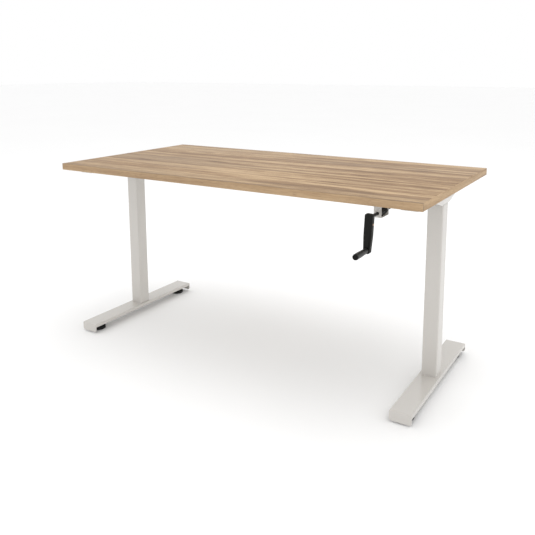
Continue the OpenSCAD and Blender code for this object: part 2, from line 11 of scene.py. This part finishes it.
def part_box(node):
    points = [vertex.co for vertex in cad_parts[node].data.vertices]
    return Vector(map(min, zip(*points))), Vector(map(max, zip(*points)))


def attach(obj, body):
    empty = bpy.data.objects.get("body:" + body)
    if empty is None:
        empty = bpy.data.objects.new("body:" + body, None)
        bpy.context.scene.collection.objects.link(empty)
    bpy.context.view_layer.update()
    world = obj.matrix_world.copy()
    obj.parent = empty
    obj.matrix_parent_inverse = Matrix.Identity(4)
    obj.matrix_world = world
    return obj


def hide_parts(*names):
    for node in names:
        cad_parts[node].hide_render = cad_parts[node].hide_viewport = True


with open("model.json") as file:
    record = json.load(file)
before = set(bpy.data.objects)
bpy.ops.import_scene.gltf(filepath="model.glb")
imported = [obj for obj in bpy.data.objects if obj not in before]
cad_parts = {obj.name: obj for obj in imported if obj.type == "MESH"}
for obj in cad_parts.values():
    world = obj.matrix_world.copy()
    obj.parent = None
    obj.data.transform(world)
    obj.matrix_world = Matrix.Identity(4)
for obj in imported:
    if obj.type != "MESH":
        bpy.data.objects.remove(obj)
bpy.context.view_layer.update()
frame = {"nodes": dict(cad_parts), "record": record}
record = frame["record"]
slot_of = {part["node"]: part["material_slot"] for part in record["subparts"]}
colour_of = {material["slot"]: material["base_color"] for material in record["materials"]}
body_of = {n: body for body, members in record["behaviour"]["bodies"].items() for n in members}


# ---- Camera and light, in metres ----

CAMERA_PLACE = (1.3952, -2.1523, 1.1694)
CAMERA_TURN = 30.83  # degrees to the left of +Y
CAMERA_DIP = 9.30  # degrees below the horizon
CAMERA_LENS = 42.45  # mm
CAMERA_SENSOR = 36  # mm
CAMERA_SHIFT = (-0.0315, -0.1785)  # shares of the frame's width

WORLD_STRENGTH = 1.0
LIGHT_TARGET = (0, 0, 0.45)  # the middle of the desk
# name: place, side of its square, power in watts
LIGHTS = {
    "key": ((9.0, -1.6, 1.5), 4.0, 15),
    "sky": ((0.6, 0.4, 5.0), 4.0, 70),
}


def make_camera():
    data = bpy.data.cameras.new("camera")
    data.sensor_width = CAMERA_SENSOR
    data.lens = CAMERA_LENS
    data.shift_x, data.shift_y = CAMERA_SHIFT
    camera = bpy.data.objects.new("camera", data)
    camera.location = CAMERA_PLACE
    camera.rotation_euler = (math.radians(90 - CAMERA_DIP), 0, math.radians(CAMERA_TURN))
    bpy.context.scene.collection.objects.link(camera)
    bpy.context.scene.camera = camera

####

> [Problem description]:
Select from the material above each line in which the string "return" appears, and list those lines.

> [Final result]:
    return Vector(map(min, zip(*points))), Vector(map(max, zip(*points)))
    return obj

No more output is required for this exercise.